Lynda Benglis & the Death of Eros

The circular retrospective of Lynda Benglis at the New Museum was a revelation in what it revealed about the Death of Eros in feminist art.  If I had gone experienced it earlier than my arrival on the day of its closing, I might not have been struck by lightening.

With the help of a friendly guard who told me that Benglis wouldn’t talk about her erotic work during the installation, I had a breakthrough in understanding the origins of the repression of Eros in Feminist Art!

You exit the elevator to confront Benglis initial mission: to outdo the Abstract Expressionist pour painting to reveal how women can channel the collective unconscious without the limitations of the canvas!

Women can channel the unconscious too! Lynda Benglis at the New Museum.
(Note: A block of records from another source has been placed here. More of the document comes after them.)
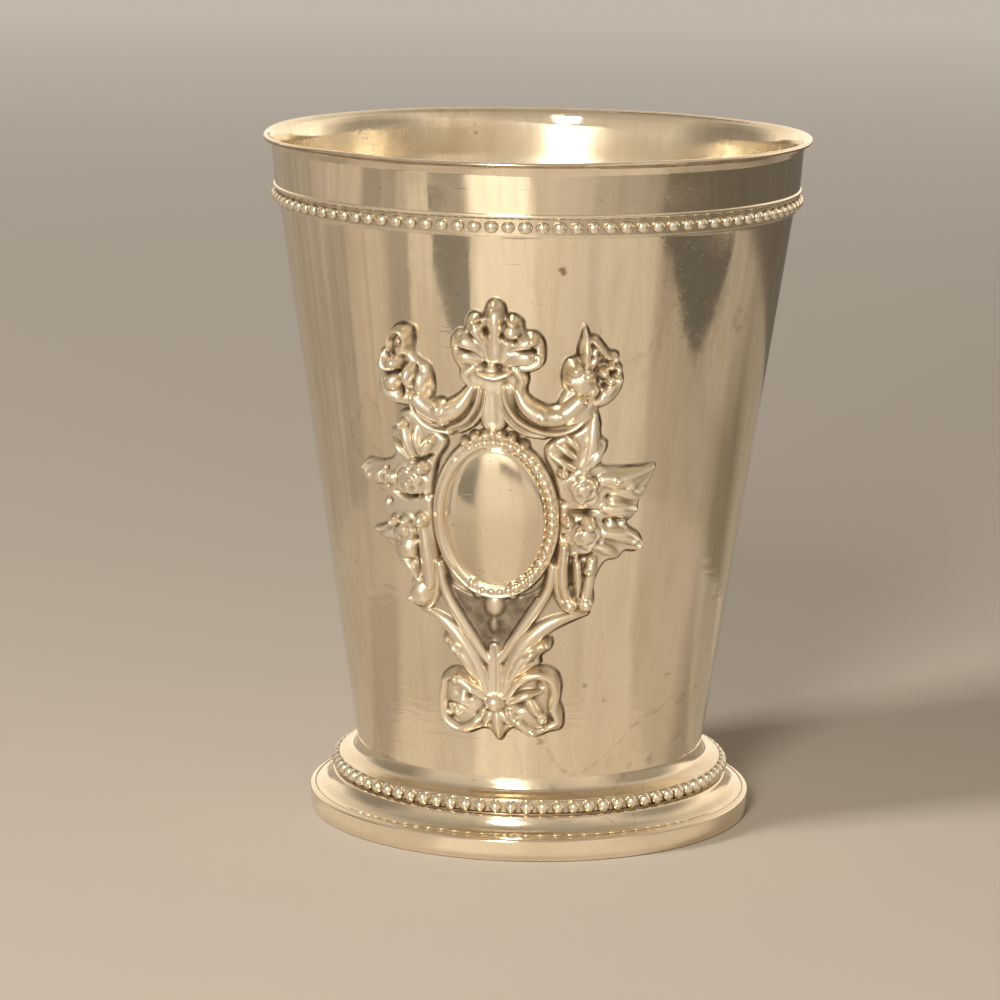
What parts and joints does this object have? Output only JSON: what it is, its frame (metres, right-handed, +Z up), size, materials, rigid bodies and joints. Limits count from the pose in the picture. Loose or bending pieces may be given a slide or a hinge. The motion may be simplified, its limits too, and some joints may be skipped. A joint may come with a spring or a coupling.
{
  "type": "julep cup",
  "caption": "Tapered silver-plated drinking cup with a wired lip, pearled mouldings, a stepped hollow foot and a raised cartouche of scrolls, flowers and ribbon.",
  "frame": {"origin": "on the table under the centre of the foot", "axes": "+Z up along the cup's axis; the cartouche faces -Y; +X is to the right when facing the cartouche"},
  "size_m": [0.081, 0.081, 0.102],
  "materials": {
    "plate": "polished, lightly worn and tarnished",
    "beading": "polished, dark between the pearls",
    "casting": "polished high parts, dark patina in the hollows"
  },
  "bodies": {
    "root": {"cup_body": "plate", "rim_wire": "plate", "foot_shell": "plate", "oval_boss": "plate", "rim_pearl_moulding": "beading", "foot_pearl_moulding": "beading", "oval_pearl_frame": "beading", "crest_palmette": "casting", "strapwork": "casting", "scroll_arm_right": "casting", "acanthus_bud_right": "casting", "flower_spray_right": "casting", "lower_leaf_right": "casting", "scroll_arm_left": "casting", "acanthus_bud_left": "casting", "flower_spray_left": "casting", "lower_leaf_left": "casting", "ribbon_bow": "casting"}
  },
  "joints": []
}
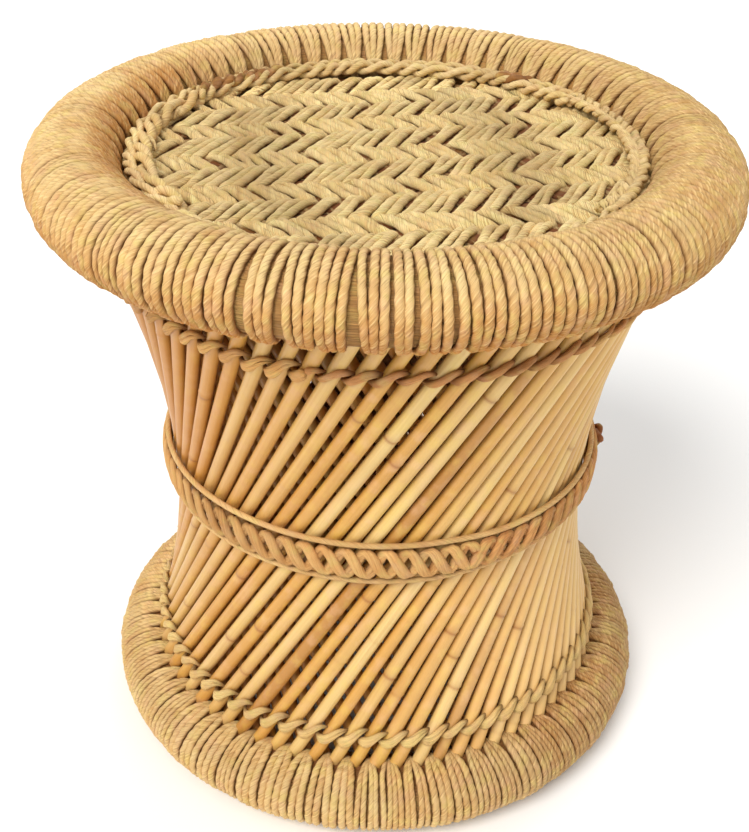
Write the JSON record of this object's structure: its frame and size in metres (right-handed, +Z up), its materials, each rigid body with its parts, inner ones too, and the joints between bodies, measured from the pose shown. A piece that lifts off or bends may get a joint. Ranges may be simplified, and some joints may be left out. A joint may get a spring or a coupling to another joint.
{
  "type": "mudda stool",
  "caption": "Waisted drum stool of crossing straight reeds between two thick rope-wound rims, with a woven rope seat and a plaited band round the waist.",
  "frame": {"origin": "on the floor, on the stool's upright axis", "axes": "+Z up along the axis, -Y towards the front of the picture, +X to the right"},
  "size_m": [0.4114, 0.4114, 0.406],
  "materials": {
    "outer_reed": "smooth dried reed with a natural sheen",
    "inner_reed": "smooth dried reed",
    "straw_rope": "hand-twisted straw rope",
    "seat_rope": "hand-twisted straw rope, woven",
    "golden_cord": "fine twisted cord",
    "pale_straw": "flat straw, twisted by hand",
    "dark_knot": "dark cord end, knotted",
    "bundled_grass": "dry grass, bundled"
  },
  "bodies": {
    "root": {"outer_reeds_01": "outer_reed", "outer_reeds_02": "outer_reed", "outer_reeds_03": "outer_reed", "outer_reeds_04": "outer_reed", "outer_reeds_05": "outer_reed", "outer_reeds_06": "outer_reed", "outer_reeds_07": "outer_reed", "outer_reeds_08": "outer_reed", "outer_reeds_09": "outer_reed", "outer_reeds_10": "outer_reed", "outer_reeds_11": "outer_reed", "outer_reeds_12": "outer_reed", "outer_reeds_13": "outer_reed", "outer_reeds_14": "outer_reed", "outer_reeds_15": "outer_reed", "outer_reeds_16": "outer_reed", "outer_reeds_17": "outer_reed", "outer_reeds_18": "outer_reed", "inner_reeds_01": "inner_reed", "inner_reeds_02": "inner_reed", "inner_reeds_03": "inner_reed", "inner_reeds_04": "inner_reed", "inner_reeds_05": "inner_reed", "inner_reeds_06": "inner_reed", "inner_reeds_07": "inner_reed", "inner_reeds_08": "inner_reed", "inner_reeds_09": "inner_reed", "inner_reeds_10": "inner_reed", "inner_reeds_11": "inner_reed", "inner_reeds_12": "inner_reed", "inner_reeds_13": "inner_reed", "inner_reeds_14": "inner_reed", "inner_reeds_15": "inner_reed", "inner_reeds_16": "inner_reed", "inner_reeds_17": "inner_reed", "inner_reeds_18": "inner_reed", "top_rim_core": "bundled_grass", "bottom_rim_core": "bundled_grass", "top_rim_winding": "straw_rope", "bottom_rim_winding": "straw_rope", "seat_web": "seat_rope", "seat_border_plait": "seat_rope", "upper_twining": "golden_cord", "waist_upper_cord": "golden_cord", "waist_plait": "golden_cord", "waist_lower_cord": "golden_cord", "lower_twining": "pale_straw", "waist_knot": "dark_knot"}
  },
  "joints": []
}
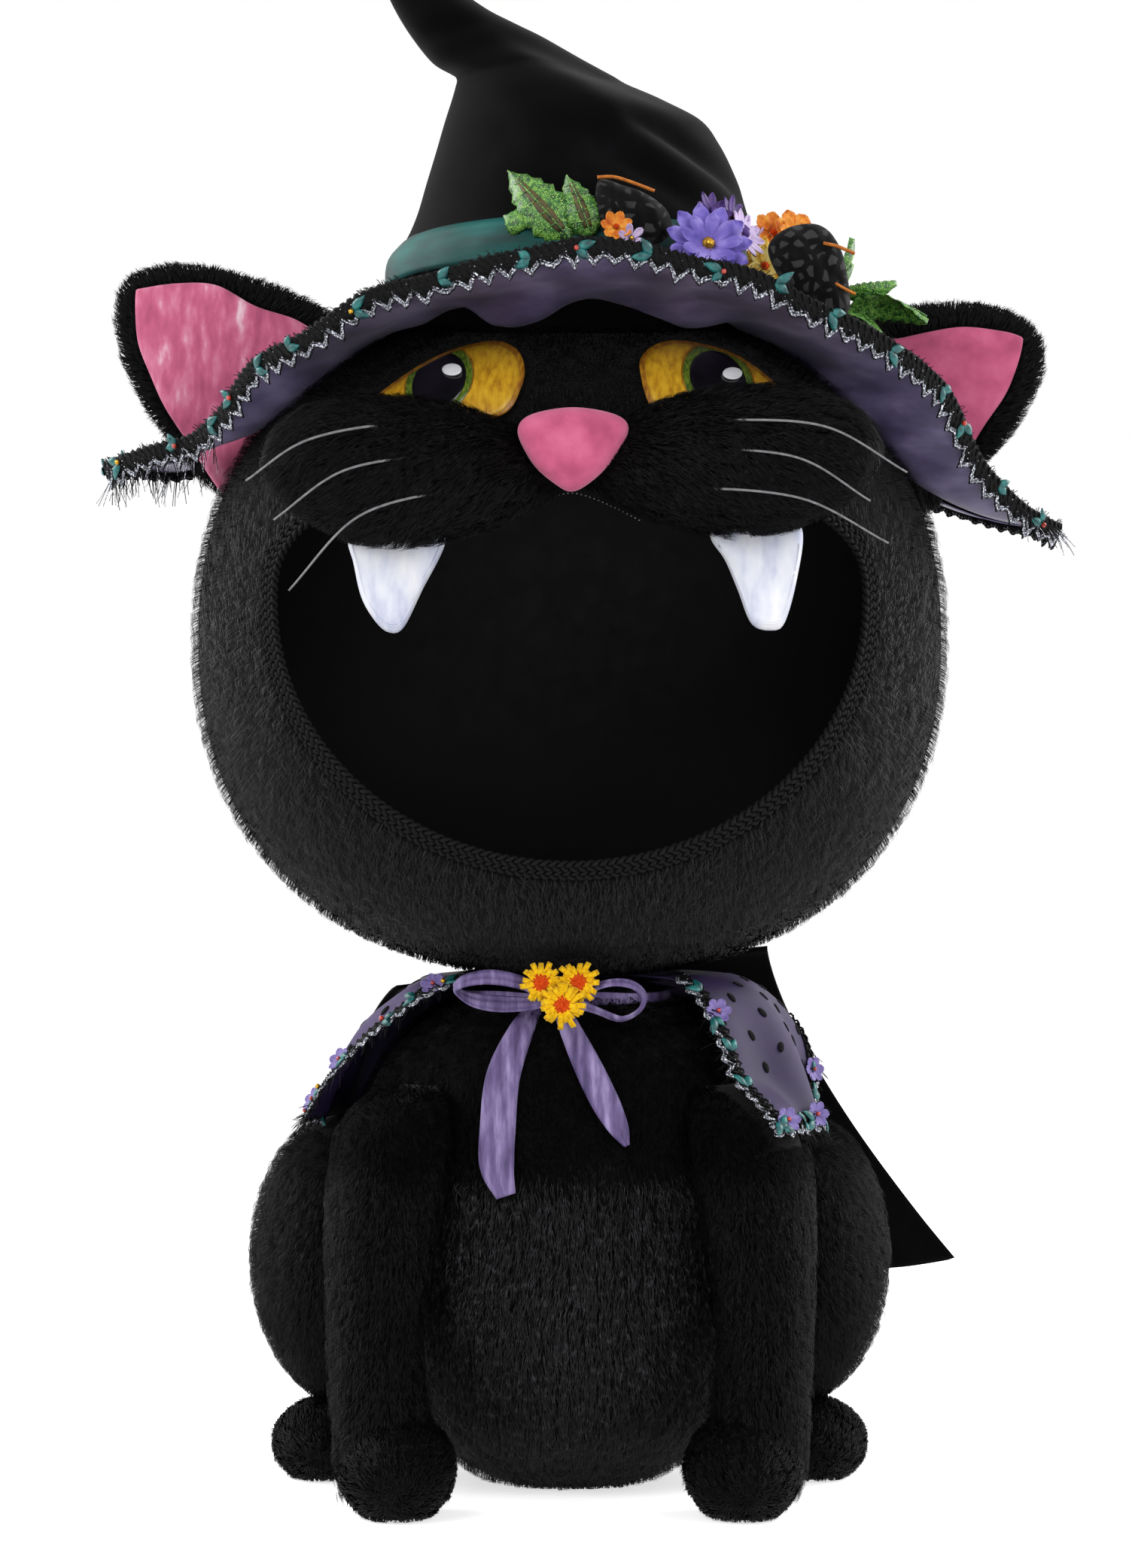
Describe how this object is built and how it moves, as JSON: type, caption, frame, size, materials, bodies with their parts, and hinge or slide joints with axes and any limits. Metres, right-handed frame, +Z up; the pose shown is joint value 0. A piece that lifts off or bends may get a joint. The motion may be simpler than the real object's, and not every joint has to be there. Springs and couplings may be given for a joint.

This floor painting was originally hung on the wall by a male curator, thereby proving her point.

Then you move into the next gallery — to be confronted by the Sky Goddess as link between Heaven & Earth, the archetypal symbol of flight…

Lynda Benglis "Wing" 1970

In the transition gallery,  her self-narratives revealing the passage: the exploration of eros, smashing through gender boundaries to embody the androgynous Sky Goddess. The Polaroid Series and explosive Feminine Sensibility video, summed up by a prescient erotic boomerang…an icon embodying both masculine and feminine…

Lynda Benglis "Smile" sculpture (1974)

culminating in the outrageous Art Forum advertisement for her 1974 exhibition at Paula Cooper displayed under glass…

Lynda Benglis' as psychopomp/herrmaphrodite, published in Art Forum, November 1974

— a bold early manifestation in art of a 21st century archetype — crushed  by backlash.

And this explains the passage gallery, the fall-out…

Primary Structures (Paula’s Props), first shown in 1975 at Paula Cooper Gallery.Shattered forms of the patriarchy as a response to the next movement, male dominated Minimaliists populating the gallery stable.

…and a golden phallic Minos revealing the chaos resulting from what might have been

Lynda Benglis "Minos" wall sculpture at the New Museum

What is a feminist artist to do, but retreat behind the shield and decorate the symbols of the androgynous pre-patriarchal goddess thwarted at every turn in early 20th century emergernce…

“Zanzidae, From the Peacock Series” (1979), a wall piece that incorpo- rates glass and plastic in various forms, at the New Museum exhibition

Completing the circle to the darkened gallery with the prescient Phantoms, an early (1971) manifestation of the feminine divine channeled via Feminist performance,

Lyndia Benglis "Phantoms" installation at the New Museum

was very telling in its coding:  two black Ghost Shadow wall sculptures (2007)

Lynda Benglis "Ghost Shadow" 2009 cast tinted polyurethane

…with the flaming red  egg-shaped Chiron (below) in the center…

Lynda Benglis "Chiron" (2009) cast tinted polyurethane

This sums up, in material form, the mythical journey of the feminist artist from 1970s to the present: the initial burst of goddess driven energy into ephemeral form via performance, resulting in a notoriety to be followed by the inevitable backlash, and retreat into the shadows…

…fertile soil for the healer archetype of Chiron (now conjunct Neptune in its feminine ruled Pisces) to re-emerge as Eros in 2011!